The problem:
The exercise asks you to copy every line below in which "Identity" appears.

Data section:
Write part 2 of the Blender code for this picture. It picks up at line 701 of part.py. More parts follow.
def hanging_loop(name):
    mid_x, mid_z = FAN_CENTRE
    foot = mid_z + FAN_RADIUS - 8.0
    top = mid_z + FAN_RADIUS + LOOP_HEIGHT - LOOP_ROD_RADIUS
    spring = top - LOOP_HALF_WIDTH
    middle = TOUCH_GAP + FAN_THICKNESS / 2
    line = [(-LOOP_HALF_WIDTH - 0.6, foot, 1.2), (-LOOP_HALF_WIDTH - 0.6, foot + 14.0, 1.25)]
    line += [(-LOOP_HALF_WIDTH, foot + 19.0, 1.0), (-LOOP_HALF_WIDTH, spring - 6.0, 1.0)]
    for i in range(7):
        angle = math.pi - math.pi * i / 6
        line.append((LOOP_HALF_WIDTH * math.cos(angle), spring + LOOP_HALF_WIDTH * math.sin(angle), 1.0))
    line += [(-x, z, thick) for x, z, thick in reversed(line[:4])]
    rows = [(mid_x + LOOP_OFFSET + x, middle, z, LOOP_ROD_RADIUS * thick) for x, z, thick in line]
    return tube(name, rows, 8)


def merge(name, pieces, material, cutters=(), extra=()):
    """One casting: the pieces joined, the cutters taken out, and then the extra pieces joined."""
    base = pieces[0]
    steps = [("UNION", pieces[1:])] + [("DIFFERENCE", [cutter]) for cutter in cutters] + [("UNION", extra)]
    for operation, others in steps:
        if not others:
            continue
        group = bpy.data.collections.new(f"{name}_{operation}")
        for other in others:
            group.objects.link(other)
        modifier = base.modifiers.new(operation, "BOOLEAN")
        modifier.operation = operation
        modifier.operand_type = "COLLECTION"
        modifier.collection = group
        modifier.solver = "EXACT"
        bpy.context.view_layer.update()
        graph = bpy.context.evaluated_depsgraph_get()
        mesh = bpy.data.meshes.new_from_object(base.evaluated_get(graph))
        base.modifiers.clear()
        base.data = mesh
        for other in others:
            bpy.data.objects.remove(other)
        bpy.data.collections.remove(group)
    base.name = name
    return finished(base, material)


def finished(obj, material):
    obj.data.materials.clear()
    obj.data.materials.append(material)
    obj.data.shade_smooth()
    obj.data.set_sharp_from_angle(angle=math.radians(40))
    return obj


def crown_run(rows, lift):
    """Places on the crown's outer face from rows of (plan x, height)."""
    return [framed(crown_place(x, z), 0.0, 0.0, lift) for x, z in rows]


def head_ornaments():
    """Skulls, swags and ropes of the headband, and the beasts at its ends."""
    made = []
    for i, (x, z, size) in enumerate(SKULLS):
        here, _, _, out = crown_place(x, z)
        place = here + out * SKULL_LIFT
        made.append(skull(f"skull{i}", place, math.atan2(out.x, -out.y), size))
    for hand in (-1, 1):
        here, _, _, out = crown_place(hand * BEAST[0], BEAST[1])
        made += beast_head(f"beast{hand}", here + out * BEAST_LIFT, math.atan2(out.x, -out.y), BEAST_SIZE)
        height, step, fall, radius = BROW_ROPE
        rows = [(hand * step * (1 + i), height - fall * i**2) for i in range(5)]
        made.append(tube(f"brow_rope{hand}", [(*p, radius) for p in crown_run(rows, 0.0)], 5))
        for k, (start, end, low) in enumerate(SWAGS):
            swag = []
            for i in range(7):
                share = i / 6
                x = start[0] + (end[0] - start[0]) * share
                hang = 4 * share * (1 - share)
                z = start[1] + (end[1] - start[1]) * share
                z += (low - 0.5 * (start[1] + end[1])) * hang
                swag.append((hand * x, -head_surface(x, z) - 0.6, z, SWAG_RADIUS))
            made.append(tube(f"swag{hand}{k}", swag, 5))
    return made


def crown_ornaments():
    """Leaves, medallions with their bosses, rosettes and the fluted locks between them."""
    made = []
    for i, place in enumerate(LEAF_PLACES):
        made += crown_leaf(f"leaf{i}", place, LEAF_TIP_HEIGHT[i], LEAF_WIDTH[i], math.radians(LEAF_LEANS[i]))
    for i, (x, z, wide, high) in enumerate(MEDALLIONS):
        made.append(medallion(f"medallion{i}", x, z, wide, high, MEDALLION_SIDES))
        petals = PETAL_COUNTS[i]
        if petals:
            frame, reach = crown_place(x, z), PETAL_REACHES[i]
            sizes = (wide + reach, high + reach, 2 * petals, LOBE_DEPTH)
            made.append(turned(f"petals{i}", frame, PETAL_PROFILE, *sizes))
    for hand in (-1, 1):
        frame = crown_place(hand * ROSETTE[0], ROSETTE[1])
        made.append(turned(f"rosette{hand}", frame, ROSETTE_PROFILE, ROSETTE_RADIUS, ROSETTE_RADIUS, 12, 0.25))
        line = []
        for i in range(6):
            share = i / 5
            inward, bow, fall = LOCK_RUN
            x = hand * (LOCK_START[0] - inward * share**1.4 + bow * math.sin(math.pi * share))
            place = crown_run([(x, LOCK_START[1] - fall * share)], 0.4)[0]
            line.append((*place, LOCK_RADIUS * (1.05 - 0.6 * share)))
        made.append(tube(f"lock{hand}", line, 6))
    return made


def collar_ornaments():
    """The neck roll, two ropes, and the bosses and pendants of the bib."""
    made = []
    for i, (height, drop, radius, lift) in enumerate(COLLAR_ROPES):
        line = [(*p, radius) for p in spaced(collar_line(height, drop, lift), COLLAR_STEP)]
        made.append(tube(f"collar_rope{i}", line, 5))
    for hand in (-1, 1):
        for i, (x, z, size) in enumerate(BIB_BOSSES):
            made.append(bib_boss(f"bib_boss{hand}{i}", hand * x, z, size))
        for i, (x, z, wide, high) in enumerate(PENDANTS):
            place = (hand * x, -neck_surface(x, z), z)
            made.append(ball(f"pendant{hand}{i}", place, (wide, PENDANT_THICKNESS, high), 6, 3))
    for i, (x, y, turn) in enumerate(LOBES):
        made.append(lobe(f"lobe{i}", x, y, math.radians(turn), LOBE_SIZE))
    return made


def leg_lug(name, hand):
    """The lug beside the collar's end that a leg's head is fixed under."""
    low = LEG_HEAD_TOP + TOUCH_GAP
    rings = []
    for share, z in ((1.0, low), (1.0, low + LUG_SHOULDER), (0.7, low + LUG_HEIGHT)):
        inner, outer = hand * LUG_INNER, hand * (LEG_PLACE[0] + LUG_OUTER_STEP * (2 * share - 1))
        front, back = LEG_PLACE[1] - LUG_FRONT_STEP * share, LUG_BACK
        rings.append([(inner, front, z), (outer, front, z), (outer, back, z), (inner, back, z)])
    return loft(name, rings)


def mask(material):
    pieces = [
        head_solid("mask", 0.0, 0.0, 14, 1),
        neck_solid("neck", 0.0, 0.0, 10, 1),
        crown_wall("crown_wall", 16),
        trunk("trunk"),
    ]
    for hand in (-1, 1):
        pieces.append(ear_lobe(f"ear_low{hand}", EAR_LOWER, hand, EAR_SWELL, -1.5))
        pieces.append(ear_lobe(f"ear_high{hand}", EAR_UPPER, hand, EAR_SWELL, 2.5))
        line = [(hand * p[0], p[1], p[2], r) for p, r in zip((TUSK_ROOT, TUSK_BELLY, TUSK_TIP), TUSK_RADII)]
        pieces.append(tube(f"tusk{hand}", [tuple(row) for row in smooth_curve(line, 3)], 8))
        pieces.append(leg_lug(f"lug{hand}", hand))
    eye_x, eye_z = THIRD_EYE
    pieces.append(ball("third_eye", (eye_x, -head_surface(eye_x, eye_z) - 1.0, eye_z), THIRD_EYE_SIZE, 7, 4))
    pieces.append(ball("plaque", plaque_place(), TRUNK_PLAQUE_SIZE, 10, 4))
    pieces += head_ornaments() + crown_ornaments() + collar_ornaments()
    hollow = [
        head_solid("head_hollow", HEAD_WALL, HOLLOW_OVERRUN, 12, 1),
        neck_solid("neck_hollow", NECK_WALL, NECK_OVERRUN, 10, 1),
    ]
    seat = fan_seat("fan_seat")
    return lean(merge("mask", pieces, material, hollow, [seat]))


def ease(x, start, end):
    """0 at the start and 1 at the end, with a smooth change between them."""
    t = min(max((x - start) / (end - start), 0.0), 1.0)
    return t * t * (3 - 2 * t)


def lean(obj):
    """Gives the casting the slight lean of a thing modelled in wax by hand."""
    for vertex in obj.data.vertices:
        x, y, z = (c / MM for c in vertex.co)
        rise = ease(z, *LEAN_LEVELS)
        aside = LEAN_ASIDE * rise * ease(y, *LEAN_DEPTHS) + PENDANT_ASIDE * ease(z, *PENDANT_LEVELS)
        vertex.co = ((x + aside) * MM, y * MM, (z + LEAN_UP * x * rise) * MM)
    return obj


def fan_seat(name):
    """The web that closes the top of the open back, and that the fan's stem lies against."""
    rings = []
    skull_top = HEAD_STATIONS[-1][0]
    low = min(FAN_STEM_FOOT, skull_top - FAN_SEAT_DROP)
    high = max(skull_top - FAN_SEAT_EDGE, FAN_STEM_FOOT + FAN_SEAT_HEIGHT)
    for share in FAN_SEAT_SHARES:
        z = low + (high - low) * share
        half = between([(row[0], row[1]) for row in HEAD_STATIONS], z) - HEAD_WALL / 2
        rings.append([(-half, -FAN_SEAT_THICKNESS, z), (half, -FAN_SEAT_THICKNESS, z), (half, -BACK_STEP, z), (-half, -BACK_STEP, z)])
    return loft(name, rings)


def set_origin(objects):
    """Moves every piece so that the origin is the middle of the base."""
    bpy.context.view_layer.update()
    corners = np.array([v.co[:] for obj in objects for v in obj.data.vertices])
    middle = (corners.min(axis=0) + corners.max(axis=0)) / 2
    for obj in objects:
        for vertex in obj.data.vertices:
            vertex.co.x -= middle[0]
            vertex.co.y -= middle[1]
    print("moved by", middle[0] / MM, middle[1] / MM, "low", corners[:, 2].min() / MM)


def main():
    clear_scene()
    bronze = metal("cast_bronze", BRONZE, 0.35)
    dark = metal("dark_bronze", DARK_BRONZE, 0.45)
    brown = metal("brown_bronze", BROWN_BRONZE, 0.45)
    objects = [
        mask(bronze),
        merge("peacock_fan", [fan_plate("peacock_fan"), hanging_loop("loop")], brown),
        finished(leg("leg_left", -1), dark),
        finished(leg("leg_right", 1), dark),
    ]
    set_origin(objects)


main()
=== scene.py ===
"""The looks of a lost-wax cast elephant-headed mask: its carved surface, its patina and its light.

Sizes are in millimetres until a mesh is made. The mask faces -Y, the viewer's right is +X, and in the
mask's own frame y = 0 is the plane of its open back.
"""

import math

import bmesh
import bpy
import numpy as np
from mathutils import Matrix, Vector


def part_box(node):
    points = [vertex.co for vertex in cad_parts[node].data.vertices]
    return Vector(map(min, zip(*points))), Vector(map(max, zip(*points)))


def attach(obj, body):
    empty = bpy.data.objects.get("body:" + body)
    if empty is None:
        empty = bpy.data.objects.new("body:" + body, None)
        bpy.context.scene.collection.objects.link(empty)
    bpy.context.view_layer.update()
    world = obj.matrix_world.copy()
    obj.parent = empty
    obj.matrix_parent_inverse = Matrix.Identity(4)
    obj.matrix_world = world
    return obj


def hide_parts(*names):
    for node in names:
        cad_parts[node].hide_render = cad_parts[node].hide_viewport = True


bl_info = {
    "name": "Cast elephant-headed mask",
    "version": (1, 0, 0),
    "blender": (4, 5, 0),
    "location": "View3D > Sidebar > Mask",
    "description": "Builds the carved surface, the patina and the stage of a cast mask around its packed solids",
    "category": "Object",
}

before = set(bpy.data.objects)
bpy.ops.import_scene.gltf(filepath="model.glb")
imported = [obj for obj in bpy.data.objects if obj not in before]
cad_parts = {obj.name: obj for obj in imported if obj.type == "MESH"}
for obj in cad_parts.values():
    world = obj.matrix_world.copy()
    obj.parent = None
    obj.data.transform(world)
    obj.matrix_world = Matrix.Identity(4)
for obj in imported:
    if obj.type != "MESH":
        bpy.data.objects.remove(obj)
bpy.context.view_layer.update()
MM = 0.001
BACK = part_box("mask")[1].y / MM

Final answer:
    obj.matrix_parent_inverse = Matrix.Identity(4)
    obj.matrix_world = Matrix.Identity(4)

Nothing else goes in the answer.